I've pointed out in my analysis of A Clockwork Orange that we see CRM-114 not only in the serum used to inject Alex, but we see its permutation in shot 380 with the parachutists leaping from the Nazi plane numbered 0141. It's my belief that, in conjunction with the Beethoven, this ends up programming Alex for his leap out of the window. It's also my belief that CRM, for Kubrick, may represent the Hebrew charem/cherem, one of the definitions of which is "physical (as shutting in) a net...doomed object" also devoted/consecrated to religous purposes, especially destruction. I'm talking about an overall idea that suits well Dr. Strangelove's CRM-114 that isolated the jet by blocking any transmissions not prefixed by a set 3 letter code, and ultimately the jet is blocked completely by the destruction of the receiver. This isolation is the key aspect and is important in The Shining as well, the Torrances cut off by the winter storm. Lolita, as well, is isolated from society by Humbert.

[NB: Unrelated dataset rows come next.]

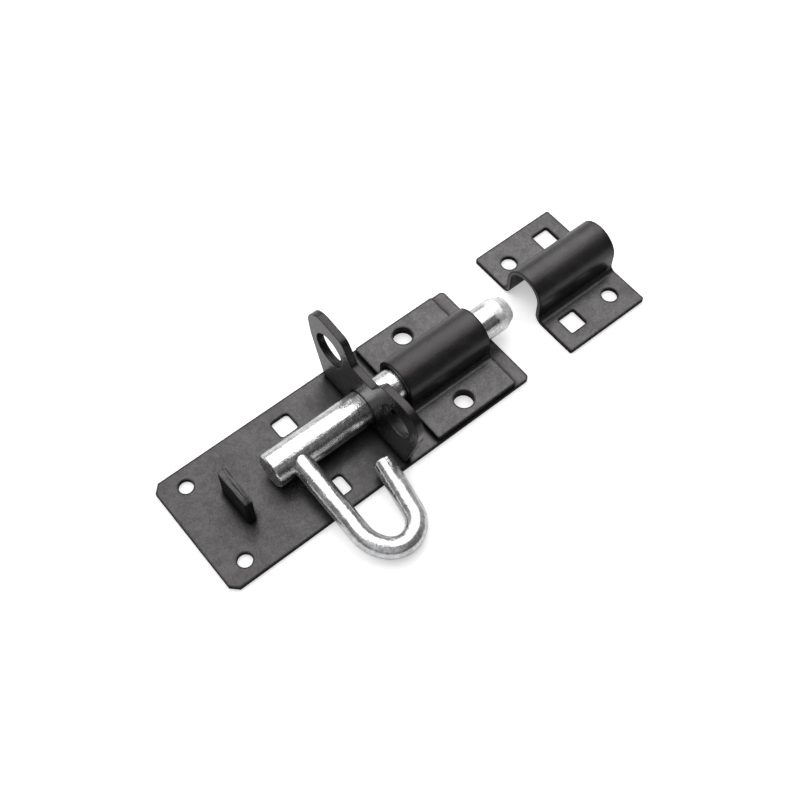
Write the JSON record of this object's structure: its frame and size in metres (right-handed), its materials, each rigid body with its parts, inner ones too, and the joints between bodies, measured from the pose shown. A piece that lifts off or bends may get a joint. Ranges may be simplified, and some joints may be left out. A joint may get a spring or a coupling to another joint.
{
  "type": "padbolt",
  "caption": "Padbolt on a black backplate: a bright round rod with a hoop handle slides through an eared bracket and a humped guide towards a separate humped keep",
  "frame": {"origin": "centre of the underside of the backplate", "axes": "+X along the rod towards its nose and the keep, +Z out of the mounting surface, +Y away from the side the hoop lies on"},
  "size_m": [0.215, 0.0929, 0.0444],
  "materials": {
    "black_coat": "satin black coating",
    "bright_zinc": "bright zinc plating"
  },
  "bodies": {
    "mounted": {"backplate": "black_coat", "stop_lug": "black_coat", "ear_bracket": "black_coat", "bolt_guide": "black_coat", "keep": "black_coat"},
    "rod": {"bolt_rod": "bright_zinc"},
    "hoop": {"hoop": "bright_zinc"}
  },
  "joints": [
    {"name": "rod_slide", "type": "slide", "parent": "mounted", "child": "rod", "axis": [1, 0, 0], "range_m": [-0.0135, 0.004]},
    {"name": "hoop_turn", "type": "hinge", "parent": "rod", "child": "hoop", "pos_m": [-0.025, 0, 0.0115], "axis": [-1, 0, 0], "range_deg": [0, 194]}
  ]
}
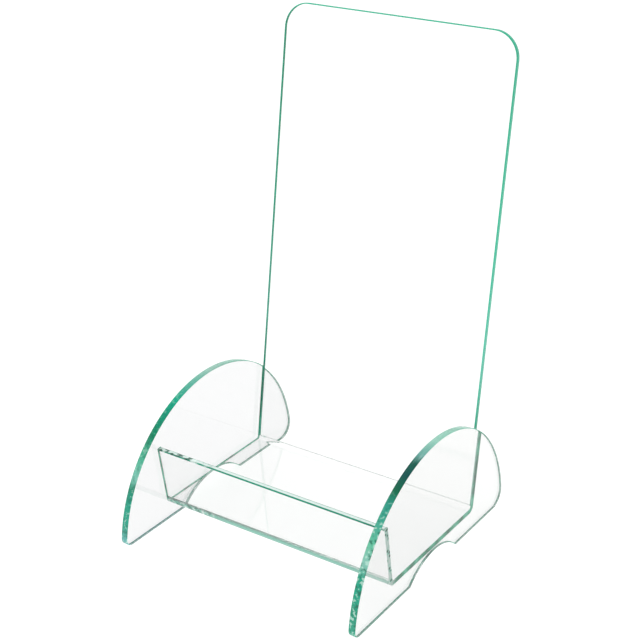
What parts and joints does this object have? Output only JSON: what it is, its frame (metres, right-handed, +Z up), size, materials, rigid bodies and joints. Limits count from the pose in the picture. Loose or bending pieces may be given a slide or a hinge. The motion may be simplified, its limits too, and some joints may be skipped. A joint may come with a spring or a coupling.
{
  "type": "magazine rack",
  "caption": "Clear free-standing magazine rack: a bent sheet makes a tall reclined back, shelf and low front lip, held between half-round side panels with feet.",
  "frame": {"origin": "on the floor under the middle of the rack's box", "axes": "+X to the right seen from the front, across the width; +Y from the front lip towards the back; +Z up"},
  "size_m": [0.2408, 0.2508, 0.4337],
  "materials": {
    "bent_sheet_acrylic": "clear cast acrylic sheet, heat bent, green at its polished edges",
    "side_panel_acrylic": "clear cast acrylic sheet, flat, green at its flame-polished edges",
    "acrylic_cement": "cured clear solvent cement with small bubbles"
  },
  "bodies": {
    "root": {"bent_sheet": "bent_sheet_acrylic", "side_panel_left": "side_panel_acrylic", "side_panel_right": "side_panel_acrylic", "cement_seam_left": "acrylic_cement", "cement_seam_right": "acrylic_cement"}
  },
  "joints": []
}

Harem, as in a harem of women, derives from the same.

1630s, from Turkish harem, from Arabic haram "wives and concubines," originally "women's quarters," literally "something forbidden or kept safe," from root of harama "he guarded, forbade."

Online Etymology Dictionary

Then this from Wikipedia:

The word has been recorded in the English language since 1634, via Turkish harem, from Arabic ḥaram "forbidden because sacred/important", originally implying "women's quarters", literally "something forbidden or kept safe", from the root of ḥarama "to be forbidden; to exclude". The triliteral Ḥ-R-M is common to Arabic words denoting forbidden. The word is a cognate of Hebrew ḥerem, rendered in Greek as haremi (ha-re-mi) when it applies to excommunication pronounced by the Jewish Sanhedrin court; all these words mean that an object is "sacred" or "accursed".

In shot 411 we have the bombing range. In shot 412 we have the harem (ChRM) girl. Thus do we have a variation on CRM-114 in Lolita.

March 2016. Approx 2900 words or 6 single-spaced pages. A 22 minute read at 130 wpm.